> GIVEN RECORDS:

##########

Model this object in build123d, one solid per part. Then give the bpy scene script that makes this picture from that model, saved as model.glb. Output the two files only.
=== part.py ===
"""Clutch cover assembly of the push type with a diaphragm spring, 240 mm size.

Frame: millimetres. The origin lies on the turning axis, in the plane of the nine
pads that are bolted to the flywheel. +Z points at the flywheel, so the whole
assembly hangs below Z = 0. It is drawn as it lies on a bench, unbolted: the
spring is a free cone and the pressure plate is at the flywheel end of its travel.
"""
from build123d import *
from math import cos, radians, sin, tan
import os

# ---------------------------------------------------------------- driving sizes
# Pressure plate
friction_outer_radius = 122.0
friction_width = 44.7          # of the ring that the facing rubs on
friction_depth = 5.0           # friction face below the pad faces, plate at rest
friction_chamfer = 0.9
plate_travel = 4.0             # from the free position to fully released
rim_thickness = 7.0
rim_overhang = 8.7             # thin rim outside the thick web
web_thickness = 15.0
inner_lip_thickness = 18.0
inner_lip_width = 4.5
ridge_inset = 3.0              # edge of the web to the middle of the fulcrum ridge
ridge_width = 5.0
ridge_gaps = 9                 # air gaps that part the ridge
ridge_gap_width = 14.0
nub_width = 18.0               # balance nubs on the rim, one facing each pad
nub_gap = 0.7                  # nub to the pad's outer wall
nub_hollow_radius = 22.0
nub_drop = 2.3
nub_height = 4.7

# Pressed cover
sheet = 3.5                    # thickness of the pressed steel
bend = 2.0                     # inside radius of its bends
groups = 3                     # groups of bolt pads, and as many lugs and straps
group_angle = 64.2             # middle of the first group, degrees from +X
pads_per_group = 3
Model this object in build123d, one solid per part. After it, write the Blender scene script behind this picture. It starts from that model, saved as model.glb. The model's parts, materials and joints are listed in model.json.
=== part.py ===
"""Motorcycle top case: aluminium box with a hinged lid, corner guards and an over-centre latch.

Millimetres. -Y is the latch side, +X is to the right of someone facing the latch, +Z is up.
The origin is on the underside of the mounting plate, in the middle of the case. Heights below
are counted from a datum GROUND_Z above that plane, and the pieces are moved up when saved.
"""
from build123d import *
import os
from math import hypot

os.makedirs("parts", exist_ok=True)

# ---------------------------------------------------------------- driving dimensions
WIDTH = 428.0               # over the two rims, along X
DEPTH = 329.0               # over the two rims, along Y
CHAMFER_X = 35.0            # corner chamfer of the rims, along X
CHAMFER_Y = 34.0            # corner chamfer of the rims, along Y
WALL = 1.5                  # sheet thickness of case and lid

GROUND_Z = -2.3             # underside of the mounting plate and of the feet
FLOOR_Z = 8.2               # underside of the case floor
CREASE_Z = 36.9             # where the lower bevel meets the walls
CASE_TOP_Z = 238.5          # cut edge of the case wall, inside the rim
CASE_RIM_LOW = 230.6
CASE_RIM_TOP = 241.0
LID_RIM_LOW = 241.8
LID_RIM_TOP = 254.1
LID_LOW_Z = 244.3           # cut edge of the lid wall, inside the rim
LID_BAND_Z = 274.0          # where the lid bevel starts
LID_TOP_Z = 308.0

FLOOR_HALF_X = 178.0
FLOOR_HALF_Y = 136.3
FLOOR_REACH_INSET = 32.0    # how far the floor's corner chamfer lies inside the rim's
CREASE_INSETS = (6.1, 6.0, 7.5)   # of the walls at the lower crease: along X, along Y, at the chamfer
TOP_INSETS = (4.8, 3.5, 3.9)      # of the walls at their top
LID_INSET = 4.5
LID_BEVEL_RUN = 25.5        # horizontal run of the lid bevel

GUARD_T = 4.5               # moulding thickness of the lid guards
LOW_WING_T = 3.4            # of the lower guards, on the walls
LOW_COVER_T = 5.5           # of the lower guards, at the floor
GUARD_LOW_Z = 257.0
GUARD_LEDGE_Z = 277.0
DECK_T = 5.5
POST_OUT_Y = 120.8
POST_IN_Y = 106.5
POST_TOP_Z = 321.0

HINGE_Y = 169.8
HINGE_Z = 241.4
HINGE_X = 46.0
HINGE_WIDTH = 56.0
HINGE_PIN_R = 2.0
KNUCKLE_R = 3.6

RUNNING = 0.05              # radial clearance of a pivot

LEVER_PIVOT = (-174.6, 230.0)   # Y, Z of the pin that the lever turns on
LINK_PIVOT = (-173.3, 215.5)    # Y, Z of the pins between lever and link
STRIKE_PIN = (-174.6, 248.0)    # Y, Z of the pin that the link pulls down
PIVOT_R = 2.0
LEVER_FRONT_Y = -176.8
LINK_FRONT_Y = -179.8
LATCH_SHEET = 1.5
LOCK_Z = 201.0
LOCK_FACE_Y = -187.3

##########

> WRITTEN REQUEST:
Isolate each line of the listing above that includes "parts". Copy it.

> RESULT FOR THIS TASK:
Model this object in build123d, one solid per part. After it, write the Blender scene script behind this picture. It starts from that model, saved as model.glb. The model's parts, materials and joints are listed in model.json.
os.makedirs("parts", exist_ok=True)